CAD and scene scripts
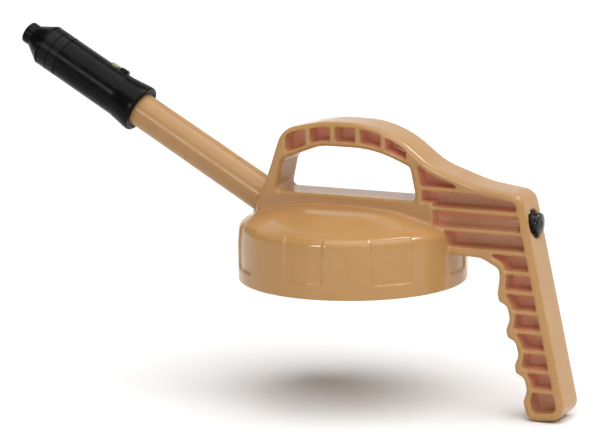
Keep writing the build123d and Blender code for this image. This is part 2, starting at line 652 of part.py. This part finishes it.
def vent_rod():
    x0 = VALVE_X - VALVE_SEAL_T - POPPET_T - CLIP_T - ROD_TIP
    rod = rod_x(ROD_R, x0, BUTTON_X0 + ROD_GRIP)
    rod = chamfer(rod.edges().sort_by(Axis.X)[0], ROD_R / 4)
    groove_x = VALVE_X - VALVE_SEAL_T - POPPET_T
    return rod - tube_x(ROD_R + 1, ROD_R * CLIP_SHARE, groove_x - CLIP_T, groove_x)


def vent_seal():
    return tube_x(VALVE_SEAL_R, ROD_R + FIT_GAP, VALVE_X - VALVE_SEAL_T, VALVE_X)


def vent_poppet():
    x1 = VALVE_X - VALVE_SEAL_T
    disc = rod_x(POPPET_R, x1 - POPPET_T, x1)
    disc = chamfer(disc.edges().sort_by(Axis.X)[0], POPPET_T / 4)
    return disc - rod_x(ROD_R + FIT_GAP, x1 - 2 * POPPET_T, x1 + 1)


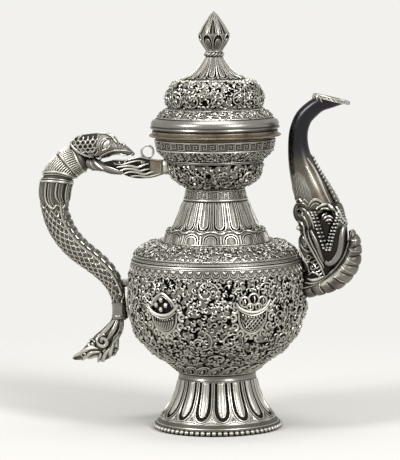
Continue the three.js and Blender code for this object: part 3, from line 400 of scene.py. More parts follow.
for k in range(FOOT_PETALS):
    middle = tau * (k + 0.5) / FOOT_PETALS
    edge = tau * k / FOOT_PETALS
    lines.append([(foot_wall.at(middle, top - 2 - s * 14, 0.9), 0.5 - 0.3 * s) for s in (0, 0.5, 1)])
    for size, width in ((1, 0.42), (0.42, 0.5)):
        lines.append([(foot_wall.at(edge + 0.075 * size * x, bottom + 1.6 + size * up, 0.3), width)
                      for x, up in ((-1, -1.6), (-0.5, 0.6), (0, 3.4), (0.5, 0.6), (1, -1.6))])
waved = [tau * k / 192 for k in range(193)]
lines.append([(foot_wall.at(turn, bottom + 0.2 - cos(FOOT_PETALS * turn + pi), 0.25), 0.42)
              for turn in waved])
lines.append([(foot_wall.at(turn, 1.6), 0.45) for turn in waved])
strokes("foot_petal_lines", lines)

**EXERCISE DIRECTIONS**
Please reproduce the entire listing, exactly as shown.

**EXERCISE RESPONSE**
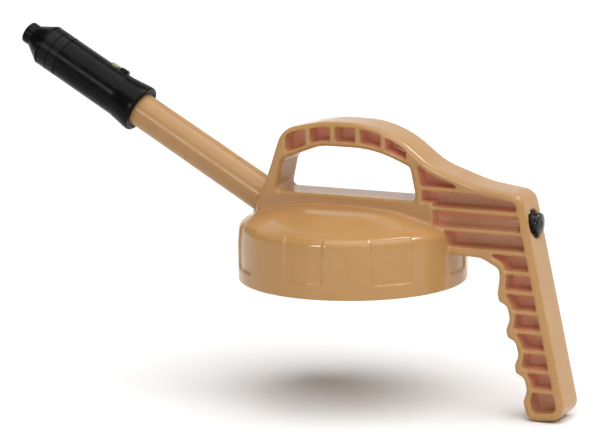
Keep writing the build123d and Blender code for this image. This is part 2, starting at line 652 of part.py. This part finishes it.
def vent_rod():
    x0 = VALVE_X - VALVE_SEAL_T - POPPET_T - CLIP_T - ROD_TIP
    rod = rod_x(ROD_R, x0, BUTTON_X0 + ROD_GRIP)
    rod = chamfer(rod.edges().sort_by(Axis.X)[0], ROD_R / 4)
    groove_x = VALVE_X - VALVE_SEAL_T - POPPET_T
    return rod - tube_x(ROD_R + 1, ROD_R * CLIP_SHARE, groove_x - CLIP_T, groove_x)


def vent_seal():
    return tube_x(VALVE_SEAL_R, ROD_R + FIT_GAP, VALVE_X - VALVE_SEAL_T, VALVE_X)


def vent_poppet():
    x1 = VALVE_X - VALVE_SEAL_T
    disc = rod_x(POPPET_R, x1 - POPPET_T, x1)
    disc = chamfer(disc.edges().sort_by(Axis.X)[0], POPPET_T / 4)
    return disc - rod_x(ROD_R + FIT_GAP, x1 - 2 * POPPET_T, x1 + 1)


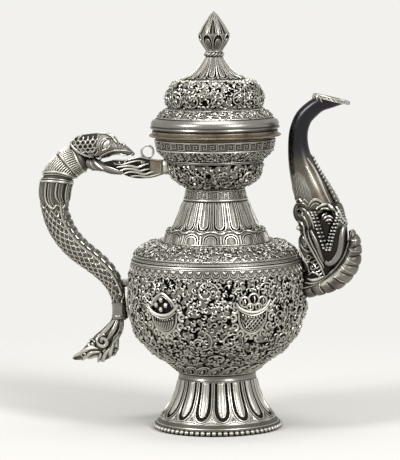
Continue the three.js and Blender code for this object: part 3, from line 400 of scene.py. More parts follow.
for k in range(FOOT_PETALS):
    middle = tau * (k + 0.5) / FOOT_PETALS
    edge = tau * k / FOOT_PETALS
    lines.append([(foot_wall.at(middle, top - 2 - s * 14, 0.9), 0.5 - 0.3 * s) for s in (0, 0.5, 1)])
    for size, width in ((1, 0.42), (0.42, 0.5)):
        lines.append([(foot_wall.at(edge + 0.075 * size * x, bottom + 1.6 + size * up, 0.3), width)
                      for x, up in ((-1, -1.6), (-0.5, 0.6), (0, 3.4), (0.5, 0.6), (1, -1.6))])
waved = [tau * k / 192 for k in range(193)]
lines.append([(foot_wall.at(turn, bottom + 0.2 - cos(FOOT_PETALS * turn + pi), 0.25), 0.42)
              for turn in waved])
lines.append([(foot_wall.at(turn, 1.6), 0.45) for turn in waved])
strokes("foot_petal_lines", lines)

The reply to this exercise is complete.